Bu kadar borca faiz yükünü de eklediğimizde ortaya çok daha karamsar bir tablo çıkıyor. Takımlarımızın ödediği faizlere bakarsak birinci sırada yine Beşiktaş'ı göreceğiz.


Beşiktaş'ın 3 aydaki faiz maliyeti tam 4,5mioTL bunu 2,4mioTL ile Galatasaray izliyor. Fenerbahçe ise bu dönemde diğer 3 kulübün aksine faiz geliri elde etmiş. Bu borçlanmanın getirdiği maliyetin bir ayağı. Diğer ayağı ise kur üzerinde dalgalanmanın getirdiği kur riski. Özellikle USD ve EUR'daki aşırı değerlenme sonrası borçlarının büyük çoğunluğu döviz cinsinden olan kulüplerin TRL karşılığı borçlarında da bir artış meydana geldi.

Kur riskinden en fazla etkilenen takım ise Galatasaray oldu. 3 ay içinde borcu TRL olarak 27mioTL arttı. Basitçe anlatmak gerekirse Galatasaray, döviz 2,1TL iken 1mioTL borçlandı ve karşılığı olan 2,1mioTL'yi harcadı. Borç vadesinde kur 2,4TL oldu ve Galatasaray borcunu ödemek için 2,4TL'den 1mioEUR aldı ve borcunu ödedi. Bu durumda Galatasaray aslında 2,1mioTL için 2,4mioTL ödedi.

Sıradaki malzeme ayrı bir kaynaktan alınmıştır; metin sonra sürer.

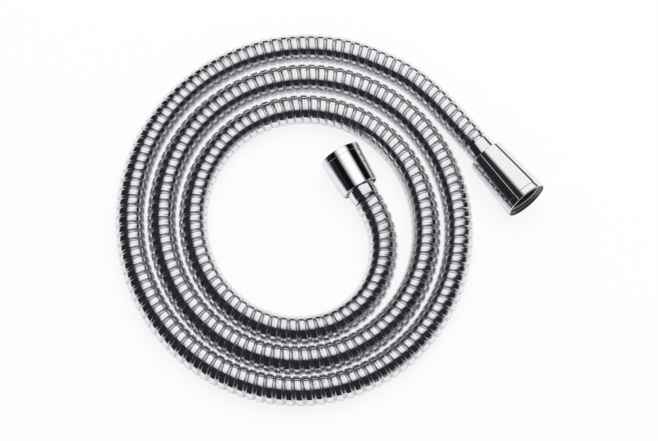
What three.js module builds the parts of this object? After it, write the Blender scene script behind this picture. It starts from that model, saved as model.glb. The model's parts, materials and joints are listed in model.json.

Galatasarayı izleyen kulüp ise 18,5 mioTL ile Beşiktaş. Borçları bu iki kulübe göre daha az olan Fenerbahçe ve Trabzonspor kur riskinden toplam 7mioTL gibi bir zarara uğramış.




  • ÖZKAYNAK SORUNU
Özkaynak en temel anlamıyla tüm varlıklar satılıp borçlar ödendikten sonra elde kalan kısımdır. İki kulübümüzün özkaynakları eksi değerde yani şirketin kendine ait hiç birşeyi olmadığı gibi satsa,savsa yine de borç kapanmıyor. Bu şirketler futbol dünyasının saygın kulüpleri olmasaydı şimdiye kadar çoktan iflaslarını açıklamışlardı ancak saygınlıkları sayesinde yüksek de olsa faizle borç bulabiliyorlar ve bir şekilde mevcuduyetlerini sürdürebiliyorlar.



Sonuç olarak;

  1. Kulüplerin bu dönemdeki zararlarının yüksek olmasının sebebi bu dönemde STSL'in oynanamasıdır.
  2. Kulüplerin neredeyse tamamı borçlanma konusunda sınıfta kalmıştır.
  3. Bu görüntü ile Finansal Fair Play kriterlerini bayağa bir esnetecek TFF ya da kulüplere mali tablo makyajında uzman kişileri işe almasını önerecek.
  4. Kulüplerin gider kalemleri belli bir standarta sahip değil, bu yüzden gider karşılaştırmalarında standart oluşturmak zor. TFF'nin tüm kulüplerin aynı standartı tutturması için ortak ve detaylı şablon hazırlamalı.
  5. Finansal Fair Play'de özkaynağı eksi olan kulüplerin üzerine çizgi çekiliyor. Bu durumda Beşiktaş ve Galatasaray büyük risk altında.
  6. Fenerbahçe'nin borsaya açılış şekli diğer 3 kulübe daha farklı. Fenerbahçe bugüne kadar futbolcuları Dernekten kiralayıp kullanıyordu ve vergiden muaftı ancak yeni düzenlemeden sonra futbolcular dernekten Fenerbahçeye geçti.Önümüzdeki dönemde giderlerde bir şişkinlik yaşanabilir.